It is something intriguing about the fantasy of being a slave, being someone's property. In my romantic mind I tend to think about strange exotic places for my slavery. I am captured in some remote and fantastic place and there to be enslaved. It is a warm place so there is nothing strange in that I am kept naked or only scantily clad most of the time. And the sensation of degradation is overwhelming. Especially when you are sold.
The public auction of slaves is common in my fantasy and often have I stepped out on the platform, the stage, only to be sold to the highest bidder. A great crowd has gathered to enjoy the display and selling of the slaves. I walk out on the platform in front of that crowd who may see me and bid on me. It is a great stage and all eyes are on me. They can see all of me, how I move, how I breathe and how scared I am. I am already naked or maybe the seller strips me, there on the stage, in front of everyone. Then they can see every tiny movement of my body, every breath I take, every shiver in my frame.

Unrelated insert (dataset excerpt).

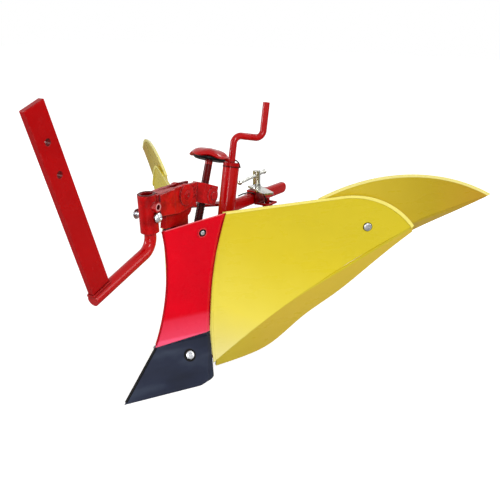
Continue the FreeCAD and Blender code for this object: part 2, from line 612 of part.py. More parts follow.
L, D = "WingLength", "WingDrop"
fall, W = val("LipDepth"), "RimWidth"
height = -0.166 * val(D)
tilt = math.asin((centre.y - height) / hollow)
WING_SEAT = Seat(Vector(0.752 * val(L), height, face(height)),
                 Vector(0, math.sin(tilt), math.cos(tilt)), 0.35)
wing = plate("WingWindow", "XY_Plane",
             [("0.004*" + L, "2"), ("0.63*" + L, "18", "0.843*" + L, "0"),
              (L, "-0.18*" + D, "0.42*" + L, "-0.582*" + D),
              ("-0.088*" + L, "-1.012*" + D, "-0.062*" + L, "-0.44*" + D)], "400")
rim = plate("WingRimWindow", "XY_Plane",
            [("0.004*" + L, "2"), ("0.63*" + L, "18", "0.843*" + L, "0"),
             (L, "-0.18*" + D), (L + "-" + W, "-0.18*%s-%s" % (D, W)),
             (L + "-1.6*" + W, "-0.18*%s" % D, "0.832*%s" % L, "-" + W),
             ("0.63*" + L, "18-" + W), ("0.004*%s+%s" % (L, W), "2-" + W,
                                        "-0.062*%s+%s" % (L, W), "-0.44*" + D),
             ("-0.088*%s+%s" % (L, W), "-1.0*" + D),
             ("-0.088*" + L, "-1.012*" + D, "-0.062*" + L, "-0.44*" + D)], "400")
wing = fuse("WingFace", common("WingSheet", shell("Wing", "0", "WingWall"), wing),
            common("WingRim", shell("Rim", "-RimRise", "RimRise+WingWall/2"), rim))
wing_lip = solid_from("WingLip", lip([(u * val(L), v * val(D), depth * fall) for u, v, depth in (
    (-0.070, -0.99, 0.24), (0.09, -0.853, 0.70), (0.24, -0.722, 1.0), (0.42, -0.586, 0.82),
    (0.60, -0.466, 0.69), (0.78, -0.339, 0.46), (1.0, -0.18, 0.20))]))
wing = cut("Wing", fuse("WingAndLip", wing, wing_lip), *WING_SEAT.drills("WingDrill", False))
wing.Placement = WING
both_hands(wing, "wing")

E = "ExtReach"
ext = plate("ExtWindow", "XY_Plane",
            [("0.35*" + E, "15.6", "0.68*" + E, "52"), (E, "1.4", "0.84*" + E, "-22.8"),
             ("0.735*" + E, "-0.139*" + D), ("0.60*" + E, "-0.253*" + D),
             ("0.345*" + E, "-0.24*" + D)], "400")
ext_rim = plate("ExtRimWindow", "XY_Plane",
                [("0.35*" + E, "15.6", "0.68*" + E, "52"), (E, "1.4"),
                 (E + "-2.4*" + W, "1.6-" + W, "0.678*" + E, "52-" + W),
                 ("0.35*%s+2*%s" % (E, W), "15.6-" + W)], "400")
ext_lip = solid_from("ExtLip", lip([(u * val(E), v * val(D), depth * fall) for u, v, depth in (
    (0.60, -0.252, 0.36), (0.74, -0.134, 0.26), (0.84, -0.078, 0.19), (0.92, -0.036, 0.12),
    (0.985, -0.002, 0.05))]))
ext_lip.Placement = local(z=-val("WingWall+ExtGap"))
ext = fuse("Extension",
           common("ExtFace", shell("Ext", "WingWall+ExtGap", "WingWall"), ext),
           common("ExtRim", shell("ExtRimSkin", "WingWall+ExtGap-RimRise*0.1",
                                  "RimRise+WingWall"), ext_rim), ext_lip)
ext = cut("ExtensionDrilled", ext, *WING_SEAT.drills("ExtDrill", False))
ext.Placement = WING
both_hands(ext, "extension")
WING_SEAT.bolt("WingBolt", "wing_bolt", val("2*WingWall+ExtGap") + 1.2, WING)

# ---------------------------------------------------------------- hinges of the wings
lugs, HINGE = [], local(-val("HingeX"), val("HingeY"), 0)
for level in ("HingeHighZ", "HingeHighZ-KnuckleHeight-LugWall-2*SideClear",
              "HingeLowZ", "HingeLowZ-KnuckleHeight-LugWall-2*SideClear"):
    for side in (1, -1):
        lug = plate("Lug", "XY_Plane",
                    [("-ShankFront-22", "%d*(ShankWall/2+WeldGap)" % side),
                     ("-HingeX+KnuckleDia/2-4", "%d*(HingeY+4)" % side),
                     ("-HingeX-KnuckleDia/2+4", "%d*(HingeY+KnuckleDia/2-1)" % side),
                     ("-HingeX-KnuckleDia/2-6", "%d*(ShankWall/2+WeldGap)" % side)],
                    "LugWall",
                    [("-HingeX", "%d*HingeY" % side, "HingePinDia")])
        lug.Placement = local(z=val(level + "+LugWall/2"))
        lugs.append(lug)
hinge_lugs = doc.addObject("Part::Compound", "HingeLugs")
hinge_lugs.Links = lugs
node(hinge_lugs, "hinge_lugs", at())

spans, knuckles = [], []
for level in ("HingeHighZ", "HingeLowZ"):
    low = val(level + "-KnuckleHeight-LugWall-2*SideClear")
    spans.append(cylinder("HingePin", "HingePinDia", "KnuckleHeight+2*LugWall+2*SideClear+6",
                          local(z=low - 4)))
    knuckles.append(cylinder("Knuckle", "KnuckleDia", "KnuckleHeight",
                             local(z=low + val("LugWall+SideClear"))))
pins = doc.addObject("Part::Compound", "HingePins")
pins.Links = spans
pins.Placement = at() * HINGE
both_hands(pins, "hinge_pins")

behind = cylinder("BehindWing", "10", "900",
                  in_wing * Placement(Vector(-18, centre.y, centre.z), Rotation(Vector(0, 1, 0), 90)))
behind.setExpression("Radius", bound(
    "(WingDrop*WingDrop/4+WingSag*WingSag)/(2*WingSag)+WingWall+ExtGap"))
straps = []
for level, knuckle, reach, front, back in (("HingeHighZ", knuckles[0], "136", "5", "27"),
                                           ("HingeLowZ", knuckles[1], "84", "-3", "15")):
    strap = plate("StrapPlate", "XY_Plane",
                  [("0", "-KnuckleDia/2+5"), ("26", front), (reach, front),
                   (reach, back + "-11"), (reach + "/2", back), ("22", back),
                   ("5", "KnuckleDia/2-1")], "LugWall")
    strap.Placement = local(-val("HingeX"), val("HingeY"),
                            val(level + "-KnuckleHeight/2-SideClear"), angle=180 - val("WingOpen"))
    strap = fuse("StrapBody", cut("StrapFitted", strap, behind),
                 cylinder("StrapKnuckle", "KnuckleDia", "KnuckleHeight",
                          HINGE * knuckle.Placement))
    straps.append(cut("Strap", strap, cylinder("StrapBore", "HingePinDia+2*RunClear", "400",
                                               HINGE)))
straps_pair = doc.addObject("Part::Compound", "Straps")
straps_pair.Links = straps
straps_pair.Placement = at()
both_hands(straps_pair, "wing_straps")
doc.recompute()

# ---------------------------------------------------------------- wing spreader
eye = local(-val("LinkEyeX"), val("LinkEyeY"), val("LinkZ"))
far = Vector(-val("SliderX"), val("SliderEyeY"), val("LinkZ")) - eye.Base
link_turn = math.degrees(math.atan2(far.y, far.x))
link = plate("LinkBar", "XY_Plane",
             [("0", "-LinkWidth/2", "-LinkWidth/2", "0"), ("0", "LinkWidth/2"),
              (str(far.Length), "LinkWidth/2", "%s+LinkWidth/2" % far.Length, "0"),
              (str(far.Length), "-LinkWidth/2")],
             "LinkWall", [("0", "0", "LinkPinDia+2*RunClear")], middle=False)
link = fuse("Link", link, cylinder("LinkPeg", "LinkPinDia", "LinkWall+14",
                                   local(far.Length, 0, 0)))
link.Placement = at() * eye * local(angle=link_turn)
both_hands(link, "link")

ear = plate("WingEar", "XY_Plane",
            [("-LinkEyeX+10", "LinkEyeY-8", "-LinkEyeX", "LinkEyeY-13"),
             ("-LinkEyeX-10", "LinkEyeY-8"), ("-LinkEyeX-30", "LinkEyeY+90"),
             ("-LinkEyeX+40", "LinkEyeY+70")], "LugWall",
            [("-LinkEyeX", "LinkEyeY", "LinkPinDia")], middle=False)
ear.Placement = local(z=val("LinkZ+LinkWall+SideClear"))
behind_ear = cylinder("BehindEar", "10", "900", behind.Placement)
behind_ear.setExpression("Radius", bound(
    "(WingDrop*WingDrop/4+WingSag*WingSag)/(2*WingSag)+WingWall+ExtGap"))
ear = cut("WingEarCut", ear, behind_ear)
ear.Placement = at()
both_hands(ear, "wing_ear")
peg = fuse("EarPeg", cylinder("EarPegShank", "LinkPinDia", "LinkWall+LugWall+SideClear+8",
                              local(z=-4)),
           cylinder("EarPegHead", "LinkPinDia+6", "4-SideClear", local(z=-4)))
peg.Placement = at() * eye
both_hands(peg, "link_pin")

half = val("TailBarWall/2+0.5")
low = val("TailBarZ-TailBarHeight/2")
shoe = cut("ShoeBox",
           block("ShoeOut", "SliderLength", "TailBarWall+1+2*SliderWall",
                 "TailBarHeight+1+SliderWall",
                 local(0, -half - val("SliderWall"), low + 0.5)),
           block("ShoeIn", "SliderLength+2", "TailBarWall+1", "TailBarHeight+0.5",
                 local(-1, -half, low)))
wings = []
for side in (1, -1):
    wings.append(plate("ShoeEar", "XY_Plane",
                       [("4", "%d*(TailBarWall/2+1)" % side),
                        ("SliderLength-4", "%d*(TailBarWall/2+1)" % side),
                        ("SliderLength-4", "%d*(SliderEyeY+13)" % side),
                        ("4", "%d*(SliderEyeY+13)" % side)], "SliderWall", middle=False))
    wings[-1].Placement = local(z=val("LinkZ+LinkWall+SideClear"))
slots = [block("ShoeSlot", "SlotLength", "LinkPinDia+8", "30",
               local(val("(SliderLength-SlotLength)/2"),
                     side * val("SliderEyeY") - val("LinkPinDia/2+4"), val("LinkZ")))
         for side in (1, -1)]
shoe = cut("Slider", fuse("ShoeAndEars", shoe, *wings), *slots,
           cylinder("ShoeTap", "BoltDia+2*BoltClear", "60", local(val("ClampX"), 0, low + 10)),
           block("ShoePath", "SliderLength+2", "TailBarWall+1", "TailBarHeight+0.5",
                 local(-1, -half, low)))
SLIDER = at(val("SliderX+SliderLength/2"))
node(shoe, "slider", SLIDER)

top = val("TailBarZ+TailBarHeight/2+1.5+SliderWall+WeldGap")
clamp = SLIDER * local(val("ClampX"), 0, top)
clamp_plate = plate("ClampPlate", "XY_Plane",
                    [("-17", "-ClampWidth/2"), ("ClampReach-4", "-ClampWidth/2"),
                     ("ClampReach", "-ClampWidth/2+4"), ("ClampReach", "ClampWidth/2-4"),
                     ("ClampReach-4", "ClampWidth/2"), ("-17", "ClampWidth/2")],
                    "4", [("0", "0", "BoltDia+2*BoltClear")], middle=False)
node(clamp_plate, "clamp_plate", clamp * local(angle=val("ClampTurn")))
spool = val("ClampTall+8")
screw = Part.makeCylinder(val("SpoolDia/2"), spool, Vector(0, 0, 4.4))
screw = screw.fuse(Part.makeCylinder(val("BoltDia/2"), 9.4, Vector(0, 0, -5))).cut(
    Part.makeCylinder(val("TommyDia/2") + 0.1, 40, Vector(-20, 0, spool - 4),
                      Vector(1, 0, -math.tan(math.radians(val("TommyTilt"))))))
node(solid_from("ClampScrew", screw), "clamp_screw", clamp)
back, front = -val("TommyBack"), val("TommyFront")
tommy = Part.makeCylinder(val("TommyDia/2"), front - back, Vector(back, 0, 0), Vector(1, 0, 0))
for end in (back, front):
    tommy = tommy.fuse(Part.makeSphere(val("TommyDia/2") + 1.5, Vector(end, 0, 0)))
node(solid_from("TommyBar", tommy), "t_handle",
     clamp * local(0, 0, spool - 4 + 20 * -math.tan(math.radians(val("TommyTilt"))),
                   (0, 1, 0), val("TommyTilt")))

# ---------------------------------------------------------------- check and write
os.makedirs("parts", exist_ok=True)
doc.recompute()
for obj in doc.Objects:
    bad = {"Invalid", "Error"} & set(obj.State)
    if bad:
        raise RuntimeError("%s (%s) is %s" % (obj.Name, obj.Label, bad))
for piece in PIECES:
    shape = piece.Shape
    if shape.isNull() or not shape.isValid() or not shape.Solids:
        raise RuntimeError("%s has no sound solid" % piece.Label)
for piece in PIECES:
    piece.Shape.exportStep(os.path.join("parts", piece.Label + ".step"))
    print("%-16s %2d solid(s) %10.0f mm3" % (piece.Label, len(piece.Shape.Solids),
                                             piece.Shape.Volume))
box = Part.makeCompound([p.Shape for p in PIECES]).BoundBox
print("box", box)
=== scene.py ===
import json
import math

import bmesh
import bpy
import numpy as np
from bpy.props import FloatProperty, FloatVectorProperty, IntProperty, PointerProperty
from mathutils import Matrix, Vector

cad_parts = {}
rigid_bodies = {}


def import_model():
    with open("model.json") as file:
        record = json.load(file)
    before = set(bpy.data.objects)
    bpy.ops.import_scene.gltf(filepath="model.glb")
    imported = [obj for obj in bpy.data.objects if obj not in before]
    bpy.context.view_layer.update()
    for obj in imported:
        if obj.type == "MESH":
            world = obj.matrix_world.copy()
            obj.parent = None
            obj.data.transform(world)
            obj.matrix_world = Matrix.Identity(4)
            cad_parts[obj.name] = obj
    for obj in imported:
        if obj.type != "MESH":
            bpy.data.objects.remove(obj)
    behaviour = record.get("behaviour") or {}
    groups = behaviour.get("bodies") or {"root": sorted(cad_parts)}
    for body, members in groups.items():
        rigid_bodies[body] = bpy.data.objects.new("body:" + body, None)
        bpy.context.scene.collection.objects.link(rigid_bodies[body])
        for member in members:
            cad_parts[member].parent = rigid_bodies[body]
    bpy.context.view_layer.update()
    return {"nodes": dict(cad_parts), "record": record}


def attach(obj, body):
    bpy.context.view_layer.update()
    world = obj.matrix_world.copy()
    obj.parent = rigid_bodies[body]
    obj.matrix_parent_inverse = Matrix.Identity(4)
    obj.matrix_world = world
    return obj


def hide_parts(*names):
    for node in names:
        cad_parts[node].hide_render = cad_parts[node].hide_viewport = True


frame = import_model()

bl_info = {
    "name": "Ridger Workshop",
    "version": (1, 0, 0),
    "blender": (4, 5, 0),
    "location": "3D View > Sidebar > Ridger",
    "description": "Paint, hardware and studio for a rear ridger",
    "category": "Object",
}

HANDS = (("left", 1), ("right", -1))
COLOUR = dict(subtype="COLOR", size=3, min=0.0, max=1.0)

# The left wing's sheet lies on a hollow cylinder: its upper front corner, the way it runs,
# the way up its face, and the cylinder's axis and radius, in metres.
WING_CORNER = (-0.020556, 0.059, 0.316)
WING_ALONG = (-0.663634, 0.747469, 0.029666)
WING_UP = (-0.113039, -0.139405, 0.983762)
WING_AXIS = (0.307097, 0.352548, 0.249378)
WING_HOLLOW = 0.459158
# How far the rim stands in from the wing's face, and how far out from it the turned-in lips of
# the wing and of the extension behind it begin.
RIM_PROUD, WING_LIP, EXTENSION_LIP = 0.0015, 0.0043, 0.0088
# Three points (along, up) on the crown of an extension, and the depth of the band along it that is
# painted bright as a highlight.
EXTENSION_CROWN = ((0.1897, 0.0156), (0.36856, 0.052), (0.542, 0.0014))
CROWN_HIGHLIGHT_BAND = 0.0062
# Shares of a paler pink painted low on the breast as the floor's reflection, by height in metres.
BREAST_FLOOR_REFLECTION = ((0.0874, 1.0), (0.0880, 0.52), (0.121, 0.22), (0.127, 0.0))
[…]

Still I am vain, still I want them to like me, to find me exquisite, beautiful, attractive and lovely. I want to be sold for a high price, showing that I am, indeed, valuable. Nothing of the money that is paid for me is given to me. I am given nothing. I am only property and I can't own anything. I have been taken, my freedom stolen and my captors get the money from their theft. Still my vanity wants me to be a valuable slave.
My emotions are mixed as I stand there, naked, on the platform, the crowd bidding for to own my body, my person. I am humiliated, ashamed and scared, but at the same time there is a stirring within me, a tingling in my body that tells me about the other kind of sensations that threaten to overwhelm me. I want them to look at me, I want them to desire me and I want them to overwhelm me.
That is the essence of my slave fantasy.